Apple Lawsuit Exposes OpenAI’s Chaotic Race to Build an iPhone Killer

Hand holding a smartphone showing a cartoon battle between two characters with lightning, outside an Apple Store window.

Apple and OpenAI are in a legal fight now, and a new report from Bloomberg’s Mark Gurman lays out just how ugly things have gotten between the two. The lawsuit itself is about trade secret theft, but Gurman’s sources paint a bigger picture of OpenAI scrambling to build an AI-powered iPhone rival.

People familiar with the hardware team’s progress told Gurman that OpenAI had barely anything to show beyond basic concepts and early prototypes when it acquired io Products for $6.5 billion last year. That’s the company co-founded by former Apple design chief Jony Ive, by the way. Insiders say the firm still hasn’t landed on a clear product strategy, even after committing billions toward physical devices ahead of an eventual IPO.

The goal right now, according to people familiar with the plans, is a smartphone replacement that runs entirely on AI. Development has been rough though, and sources say OpenAI’s first actual release could end up being something simpler, like smart glasses, earbuds, or AI speakers.

All that talent poaching has torched whatever relationship the two companies had left. Gurman points to the sudden exit of Paul Meade, Apple’s smart glasses head, who was recruited by OpenAI back in June. Apple didn’t give him the usual transition period other departing execs get. Management escorted him out of the building right away, which tells you how defensive Cupertino has become.

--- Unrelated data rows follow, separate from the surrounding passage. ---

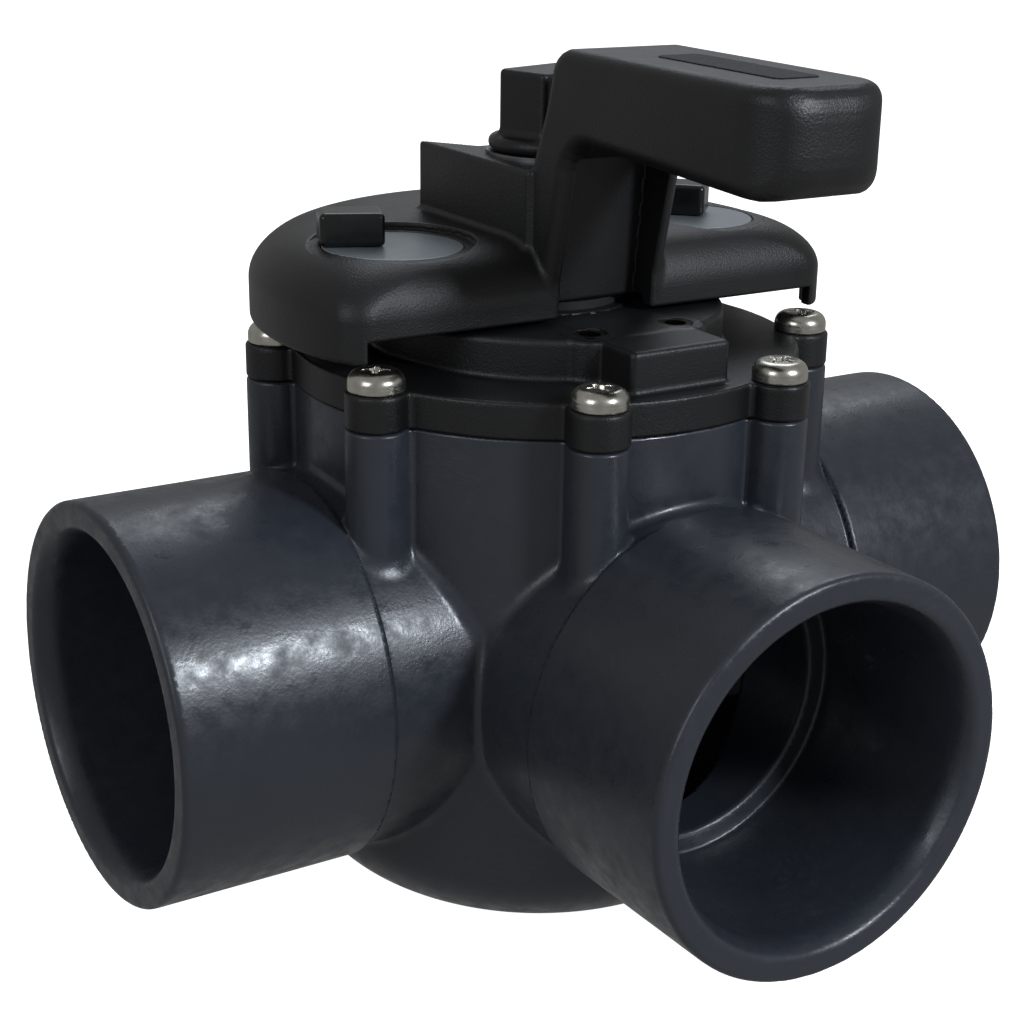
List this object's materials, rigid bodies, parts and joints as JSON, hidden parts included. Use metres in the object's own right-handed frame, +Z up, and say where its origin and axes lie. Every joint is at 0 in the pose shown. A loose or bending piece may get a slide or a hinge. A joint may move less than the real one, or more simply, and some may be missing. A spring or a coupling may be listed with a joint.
{
  "type": "three way diverter valve",
  "caption": "Plastic three way diverter valve: tee body with slip sockets, screwed cover and a domed lever that turns the diverter, held by a lock knob.",
  "frame": {"origin": "centre of the flat base pad under the bowl, on the stem axis", "axes": "+Z up along the stem, -Y out of the branch port, run ports along -X and +X"},
  "size_m": [0.1832, 0.145, 0.1637],
  "materials": {
    "grey_pvc": "satin moulded plastic",
    "black_plastic": "fine textured moulded plastic",
    "rubber": "matt moulded rubber",
    "brass": "turned",
    "stainless": "bright",
    "acetal": "machined",
    "label": "bright printed plate"
  },
  "bodies": {
    "body": {"valve_body": "grey_pvc", "screw_inserts": "brass", "lower_bush": "acetal", "cover": "black_plastic", "cover_screws": "stainless", "cover_o_ring": "rubber", "stem_bush": "acetal", "thrust_washer": "stainless", "dust_seal": "rubber", "actuator_inserts": "brass"},
    "rotor": {"diverter": "black_plastic", "diverter_seal": "rubber", "stem_o_rings": "rubber", "lock_stud": "stainless", "handle": "black_plastic", "handle_washer": "stainless", "grip_badge": "black_plastic", "indicator_plate_left": "label", "indicator_plate_right": "label"},
    "tab_left": {"stop_tab_left": "black_plastic"},
    "tab_right": {"stop_tab_right": "black_plastic"},
    "knob_core": {"knob_insert": "brass"},
    "knob": {"lock_knob": "black_plastic"}
  },
  "joints": [
    {"name": "lever_turn", "type": "hinge", "parent": "body", "child": "rotor", "pos_m": [0, 0, 0.052], "axis": [0, 0, 1], "range_deg": [-90, 90]},
    {"name": "tab_left_lift", "type": "slide", "parent": "rotor", "child": "tab_left", "axis": [0, 0, 1], "range_m": [0, 0.006]},
    {"name": "tab_right_lift", "type": "slide", "parent": "rotor", "child": "tab_right", "axis": [0, 0, 1], "range_m": [0, 0.006]},
    {"name": "knob_lift", "type": "slide", "parent": "rotor", "child": "knob_core", "axis": [0, 0, 1], "range_m": [0, 0.0025]},
    {"name": "knob_turn", "type": "hinge", "parent": "knob_core", "child": "knob", "pos_m": [0, 0, 0.145], "axis": [0, 0, 1], "range_deg": [0, 720]}
  ],
  "couplings": [
    {"joint": "knob_lift", "follows": "knob_turn", "m_per_rad": 0.00019894}
  ]
}
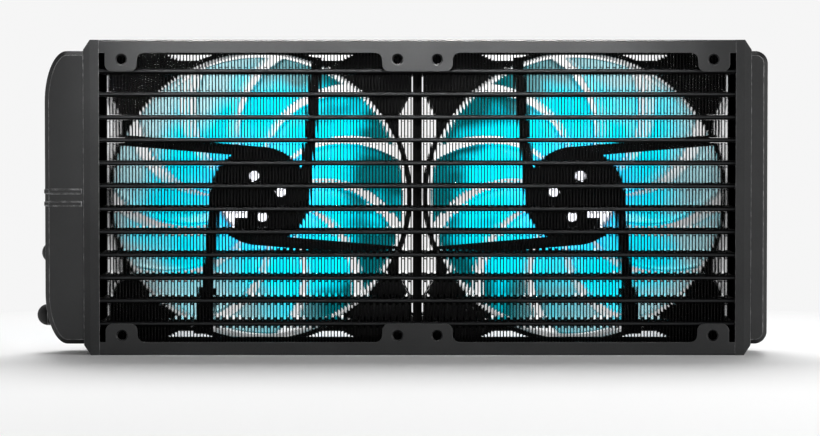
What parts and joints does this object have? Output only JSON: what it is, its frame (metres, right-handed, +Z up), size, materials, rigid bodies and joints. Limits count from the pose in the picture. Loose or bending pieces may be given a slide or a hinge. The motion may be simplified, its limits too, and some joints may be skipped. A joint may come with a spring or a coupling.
{
  "type": "liquid cooling radiator",
  "caption": "Liquid cooling radiator: a folded-fin and flat-tube core between end tanks, with lit fans fixed behind it.",
  "frame": {"origin": "under the middle of the finned core, on the face that the radiator stands on", "axes": "+X along the radiator towards the return tank, +Y from the case side towards the fans, +Z up"},
  "size_m": [0.2799, 0.0542, 0.12],
  "materials": {
    "plate_coat": "satin black powder coat",
    "header_coat": "satin black powder coat",
    "tank_coat": "satin black powder coat",
    "tube_coat": "satin black coat on drawn tube",
    "fin_coat": "thin black coat on folded sheet",
    "bare_metal": "plain rolled sheet",
    "plug_rubber": "matt moulded rubber",
    "frame_plastic": "fine moulded texture",
    "rotor_plastic": "frosted translucent, lit from inside",
    "bearing_bronze": "oiled sintered bronze",
    "circuit_board": "white lacquer, lit by its lamps",
    "lamp_lens": "clear resin over a lamp",
    "motor_steel": "stamped",
    "coil_copper": "enamelled copper wire",
    "magnet_ferrite": "sintered",
    "shaft_steel": "ground",
    "screw_black": "black oxide"
  },
  "bodies": {
    "radiator": {"bottom_side_plate": "plate_coat", "top_side_plate": "plate_coat", "flat_tubes": "tube_coat", "left_fins": "fin_coat", "right_fins": "fin_coat", "middle_spacers": "fin_coat", "left_header": "header_coat", "right_header": "header_coat", "inlet_tank": "tank_coat", "return_tank": "tank_coat", "tank_partition": "bare_metal", "upper_port_neck": "tank_coat", "lower_port_neck": "tank_coat", "left_fan_frame": "frame_plastic", "left_fan_bush": "bearing_bronze", "left_fan_board": "circuit_board", "left_fan_lamps": "lamp_lens", "left_fan_stator": "motor_steel", "left_fan_coils": "coil_copper", "left_fan_screws": "screw_black", "right_fan_frame": "frame_plastic", "right_fan_bush": "bearing_bronze", "right_fan_board": "circuit_board", "right_fan_lamps": "lamp_lens", "right_fan_stator": "motor_steel", "right_fan_coils": "coil_copper", "right_fan_screws": "screw_black"},
    "left_rotor": {"left_fan_rotor": "rotor_plastic", "left_fan_magnet": "magnet_ferrite", "left_fan_yoke": "motor_steel", "left_fan_shaft": "shaft_steel", "left_fan_clip": "shaft_steel"},
    "right_rotor": {"right_fan_rotor": "rotor_plastic", "right_fan_magnet": "magnet_ferrite", "right_fan_yoke": "motor_steel", "right_fan_shaft": "shaft_steel", "right_fan_clip": "shaft_steel"},
    "upper_plug": {"upper_port_plug": "plug_rubber"},
    "lower_plug": {"lower_port_plug": "plug_rubber"}
  },
  "joints": [
    {"name": "left_fan_spin", "type": "hinge", "parent": "radiator", "child": "left_rotor", "pos_m": [-0.06, 0.026, 0.06], "axis": [0, 1, 0], "continuous": true},
    {"name": "right_fan_spin", "type": "hinge", "parent": "radiator", "child": "right_rotor", "pos_m": [0.06, 0.026, 0.06], "axis": [0, 1, 0], "continuous": true},
    {"name": "upper_plug_pull", "type": "slide", "parent": "radiator", "child": "upper_plug", "axis": [-1, 0, 0], "range_m": [0, 0.012]},
    {"name": "lower_plug_pull", "type": "slide", "parent": "radiator", "child": "lower_plug", "axis": [-1, 0, 0], "range_m": [0, 0.012]}
  ]
}
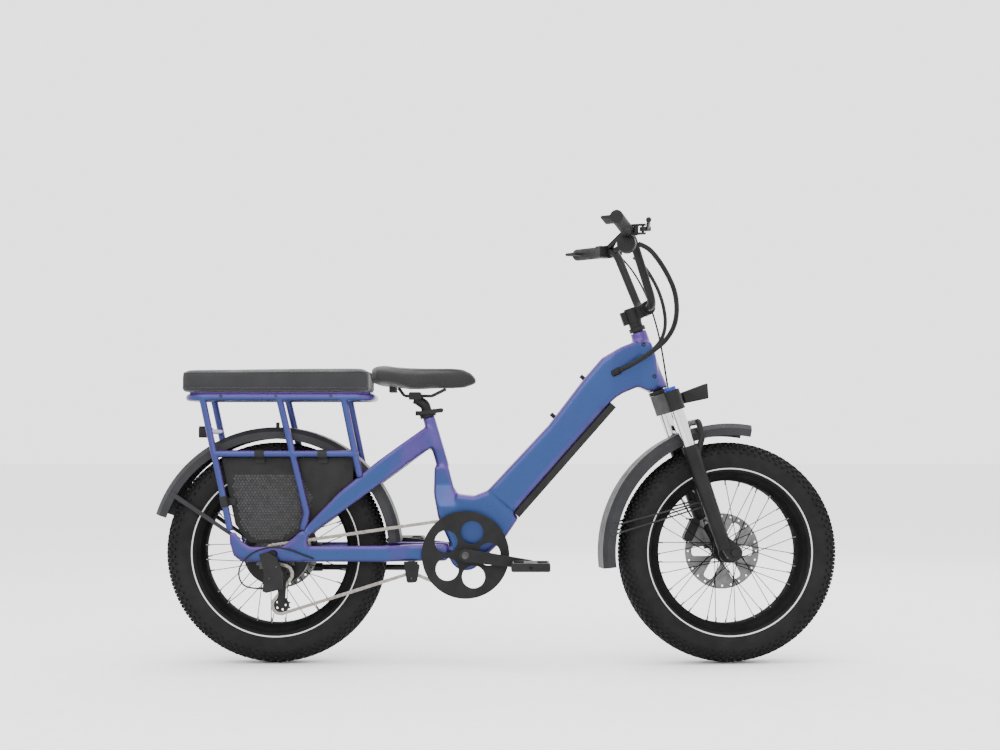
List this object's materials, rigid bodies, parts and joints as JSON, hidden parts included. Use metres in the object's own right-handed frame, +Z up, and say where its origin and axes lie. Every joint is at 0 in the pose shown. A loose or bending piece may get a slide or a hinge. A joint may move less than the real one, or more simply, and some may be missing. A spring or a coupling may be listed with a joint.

All in all, about 400 Apple employees jumped ship to work for OpenAI.

Then there’s Tang Tan, the ex-Apple exec leading OpenAI’s hardware push. Former colleagues say he’s always taken massive risks and moved at a relentless pace. One person who worked directly with Tan described him as someone well-known for moving fast, playing fast and loose, and breaking things throughout his career.

Despite all of this, Apple said it reached out to OpenAI in February, detailing its allegations and findings about the company’s secret info making its way over. According to Apple, OpenAI didn’t even respond.

OpenAI said in a statement says it has no interest in stolen IP. But the internal pressure and aggressive hiring tactics described by insiders show just how desperate the race for the next generation of consumer hardware has gotten.

Grab an extra large back of popcorn folks. This lawsuit is going to get juicy.